As the coronavirus continued to rattle financial markets across the world, Australian regulator, the Australian Securities and Investments Commission (ASIC) announced this Monday that it has taken steps to ensure the country’s equity markets remain resilient.
Although Australia might seem far away, the country has not been immune to COVID-19, with the country reporting more cases almost every day. Over the past two weeks, its equity markets have seen record trading volumes, with Friday, the 13th of March seeing a particularly large spike in volumes.
In light of this, ASIC has issued directions under the ASIC Market Integrity Rules to a number of large equity market participants. Specifically, they have been told to limit the number of trades executed each day until further notice.

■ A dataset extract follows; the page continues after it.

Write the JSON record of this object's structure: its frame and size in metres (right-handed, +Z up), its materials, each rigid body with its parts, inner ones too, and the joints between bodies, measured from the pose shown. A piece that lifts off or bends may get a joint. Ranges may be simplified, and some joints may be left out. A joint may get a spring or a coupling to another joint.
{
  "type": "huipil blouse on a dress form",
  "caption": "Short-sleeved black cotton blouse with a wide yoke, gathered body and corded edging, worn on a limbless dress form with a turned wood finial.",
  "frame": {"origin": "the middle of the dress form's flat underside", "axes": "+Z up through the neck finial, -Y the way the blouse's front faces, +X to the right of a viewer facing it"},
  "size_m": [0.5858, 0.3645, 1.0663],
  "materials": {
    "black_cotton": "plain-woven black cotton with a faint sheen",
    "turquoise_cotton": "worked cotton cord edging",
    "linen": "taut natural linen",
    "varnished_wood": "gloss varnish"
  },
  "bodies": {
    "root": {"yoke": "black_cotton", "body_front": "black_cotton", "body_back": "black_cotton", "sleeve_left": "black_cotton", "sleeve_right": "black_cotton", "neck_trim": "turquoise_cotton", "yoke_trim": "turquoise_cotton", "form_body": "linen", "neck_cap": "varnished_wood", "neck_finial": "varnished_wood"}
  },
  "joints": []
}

Under the watchdog’s directions, firms need to reduce their number of executed trades by up to 25 percent from the levels executed on Friday. Therefore, high volume participants and their clients will need to actively manage their volumes.

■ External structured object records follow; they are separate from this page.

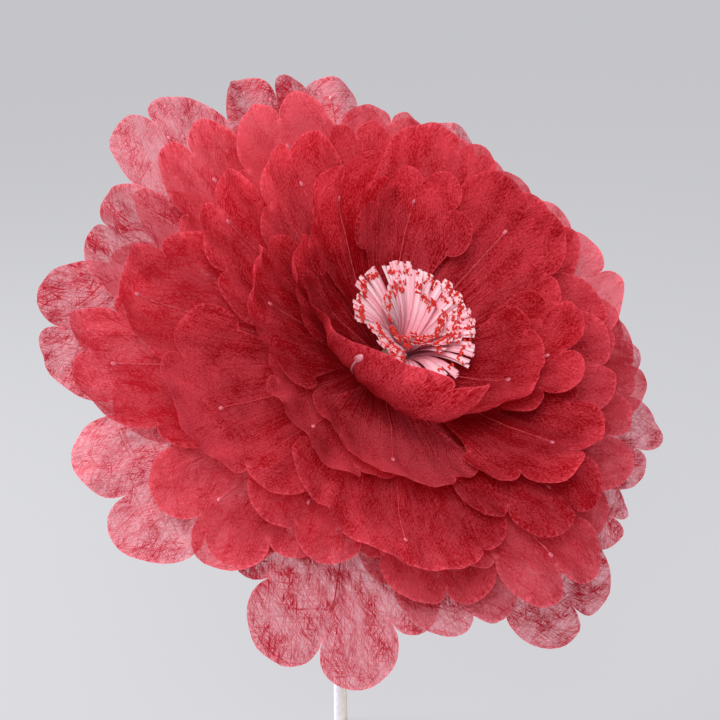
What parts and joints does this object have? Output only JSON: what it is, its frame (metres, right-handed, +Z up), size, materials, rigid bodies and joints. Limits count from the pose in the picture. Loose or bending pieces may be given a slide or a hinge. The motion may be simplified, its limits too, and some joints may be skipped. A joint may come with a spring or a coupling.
{
  "type": "paper peony flower on a pole",
  "caption": "Large layered paper peony with wire-ribbed scalloped petals and a fringed heart, tilted forward on a straight wrapped pole.",
  "frame": {"origin": "middle of the pole's flat cut foot", "axes": "+Z up along the pole, -Y the way the flower head leans, +X to the right seen from the front"},
  "size_m": [0.7691, 0.5589, 0.8127],
  "materials": {
    "outer_paper": "thin long-fibre paper, matt and strongly translucent",
    "second_paper": "thin long-fibre paper, matt, translucent",
    "middle_paper": "thin long-fibre paper, matt",
    "inner_paper": "thin long-fibre paper, matt",
    "fringe_paper": "cut pale pink paper strips with red grains at their tips",
    "pole_wood": "plain dowel",
    "white_paper": "matt wound paper",
    "cream_tape": "matt paper tape",
    "neck_paper": "matt wound paper",
    "binding_paper": "matt paper tape",
    "core_card": "wound card"
  },
  "bodies": {
    "root": {"flower_core": "core_card", "fringe_inner": "fringe_paper", "fringe_middle": "fringe_paper", "fringe_outer": "fringe_paper", "inner_petal_01": "inner_paper", "inner_petal_02": "inner_paper", "inner_petal_03": "inner_paper", "inner_petal_04": "inner_paper", "inner_petal_05": "inner_paper", "inner_petal_06": "inner_paper", "inner_petal_07": "inner_paper", "inner_petal_08": "inner_paper", "middle_petal_01": "middle_paper", "middle_petal_02": "middle_paper", "middle_petal_03": "middle_paper", "middle_petal_04": "middle_paper", "middle_petal_05": "middle_paper", "middle_petal_06": "middle_paper", "middle_petal_07": "middle_paper", "middle_petal_08": "middle_paper", "middle_petal_09": "middle_paper", "middle_petal_10": "middle_paper", "middle_petal_11": "middle_paper", "middle_petal_12": "middle_paper", "middle_petal_13": "middle_paper", "neck_binding": "binding_paper", "neck_bundle": "neck_paper", "outer_petal_01": "outer_paper", "outer_petal_02": "outer_paper", "outer_petal_03": "outer_paper", "outer_petal_04": "outer_paper", "outer_petal_05": "outer_paper", "outer_petal_06": "outer_paper", "outer_petal_07": "outer_paper", "outer_petal_08": "outer_paper", "outer_petal_09": "outer_paper", "outer_petal_10": "outer_paper", "outer_petal_11": "outer_paper", "outer_petal_12": "outer_paper", "outer_petal_13": "outer_paper", "outer_petal_14": "outer_paper", "pole_wrap": "white_paper", "second_petal_01": "second_paper", "second_petal_02": "second_paper", "second_petal_03": "second_paper", "second_petal_04": "second_paper", "second_petal_05": "second_paper", "second_petal_06": "second_paper", "second_petal_07": "second_paper", "second_petal_08": "second_paper", "second_petal_09": "second_paper", "second_petal_10": "second_paper", "second_petal_11": "second_paper", "second_petal_12": "second_paper", "second_petal_13": "second_paper", "second_petal_14": "second_paper", "second_petal_15": "second_paper", "stem_pole": "pole_wood", "tape_strip": "cream_tape"}
  },
  "joints": []
}
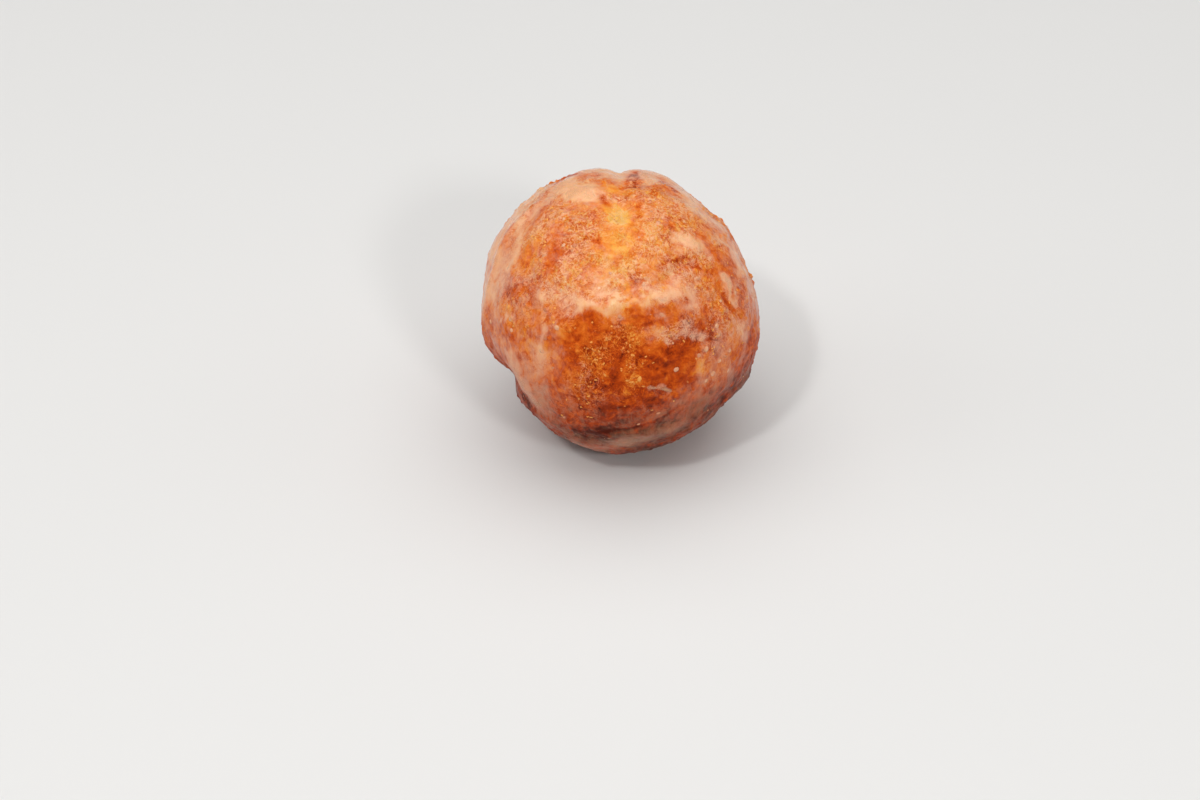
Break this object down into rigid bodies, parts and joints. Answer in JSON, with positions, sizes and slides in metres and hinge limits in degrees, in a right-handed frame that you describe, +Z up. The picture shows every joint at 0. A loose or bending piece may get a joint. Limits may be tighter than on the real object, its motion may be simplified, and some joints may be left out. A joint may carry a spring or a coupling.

“While there was no disruption to market operations on Friday, there was a significant backlog of work required to be undertaken over the weekend by the exchanges and trading participants,” the agency said this Monday.

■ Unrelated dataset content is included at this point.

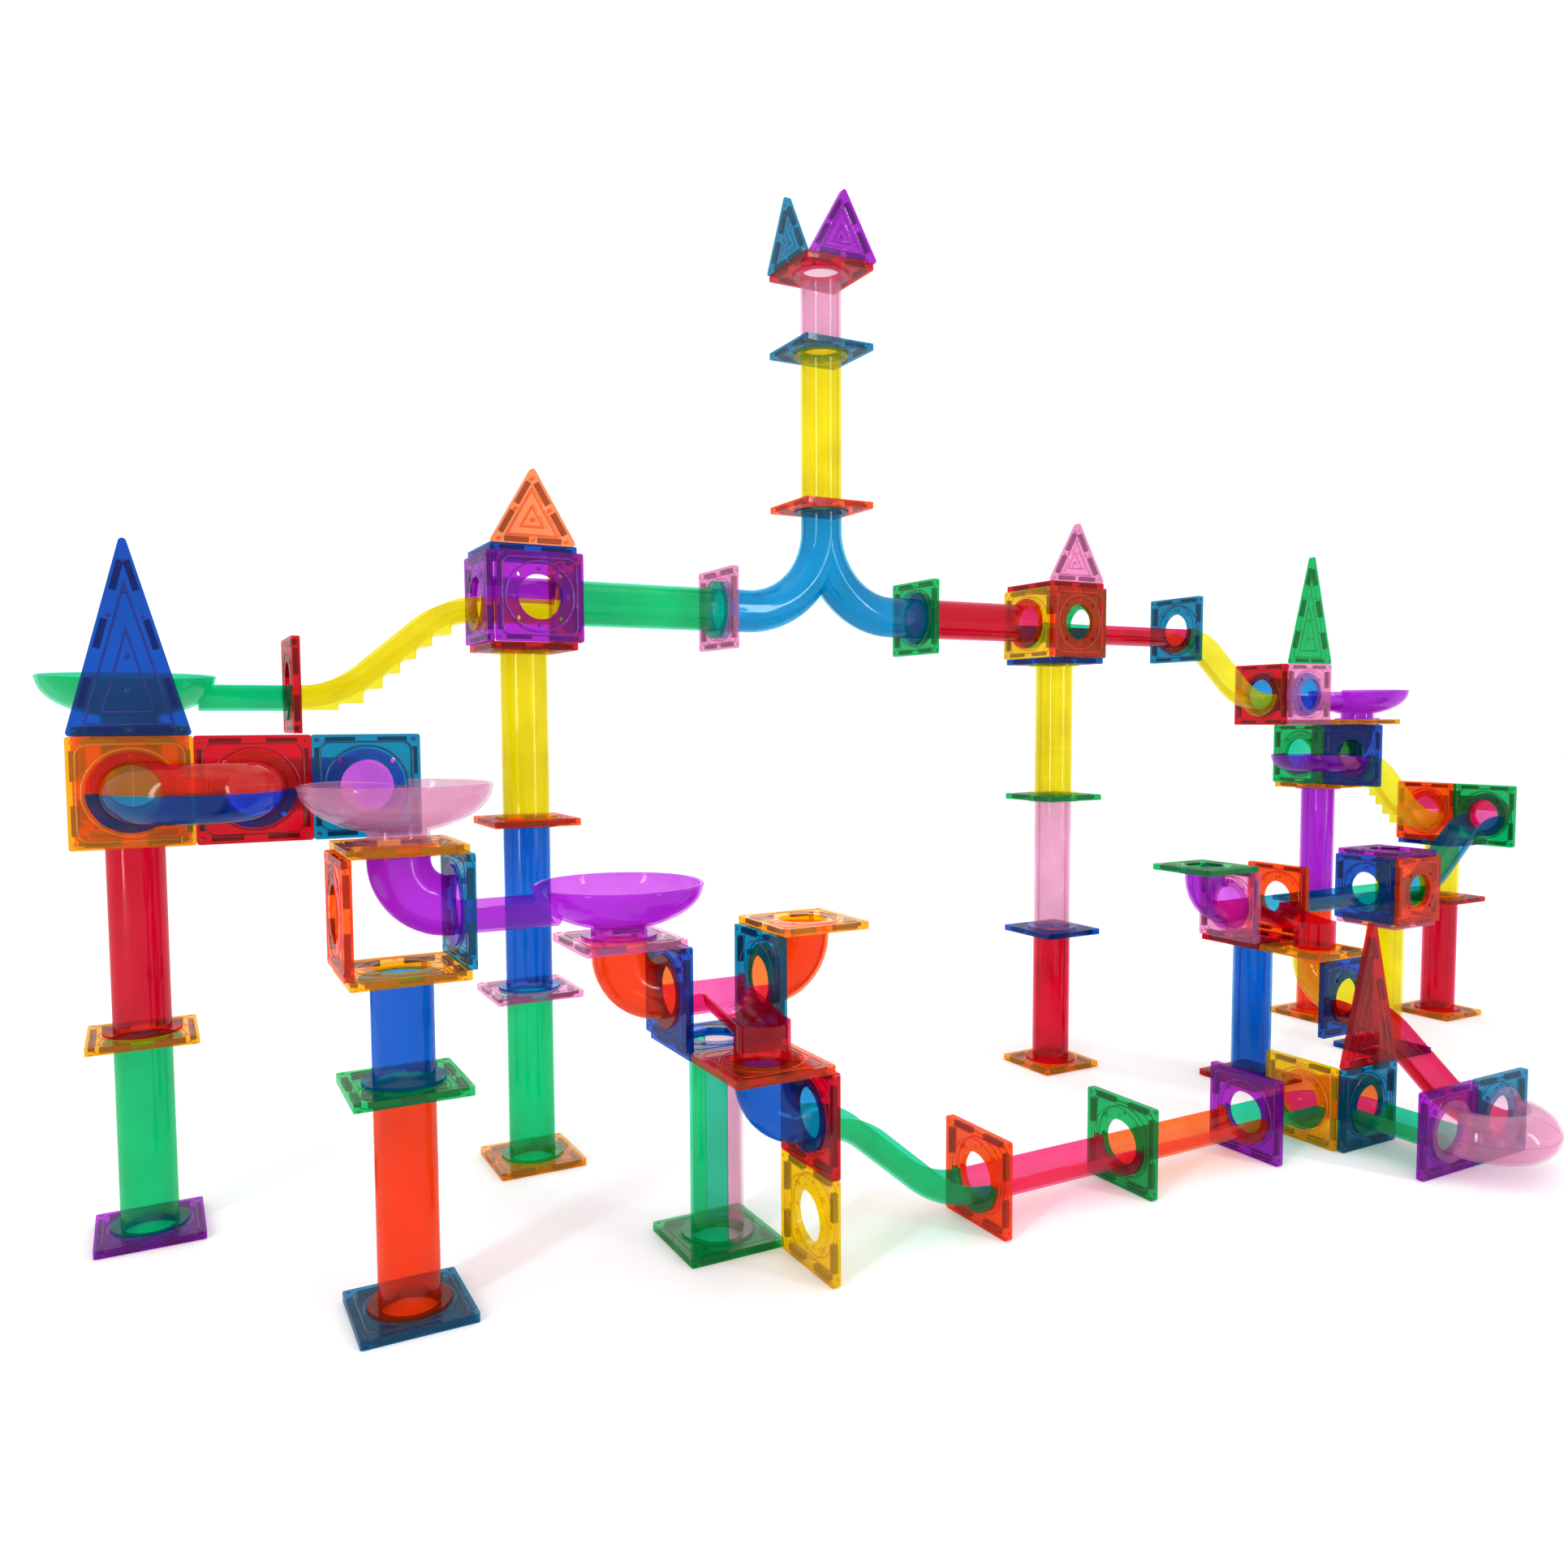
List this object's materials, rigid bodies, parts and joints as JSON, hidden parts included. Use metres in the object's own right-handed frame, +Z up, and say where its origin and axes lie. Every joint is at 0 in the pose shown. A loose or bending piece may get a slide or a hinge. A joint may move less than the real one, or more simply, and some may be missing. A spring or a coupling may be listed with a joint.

“If the number of trades executed continues to increase, it will put strain on the processing and risk management capabilities of market infrastructure and market participants.”
Despite this, the Australian authority doesn’t expect that these imposed limits will affect retail investors from being able to execute trades.
“Australian markets have been strong and resilient over this period, and this action is pre-emptive and intended to maintain those high standards,” the statement from the regulator said.
ASIC remains proactive
As FortuneZ reported, ASIC has been proactively reaching out to retail over the counter (OTC) derivatives issuers over the past couple of weeks, ensuring they are able to weather the coronavirus storm.
In particular, the Aussie watchdog urged firms to remain resilient, stressing the importance of having a number of measures in place to hedge against increased volatility, which is likely to result in higher than normal volume of trades.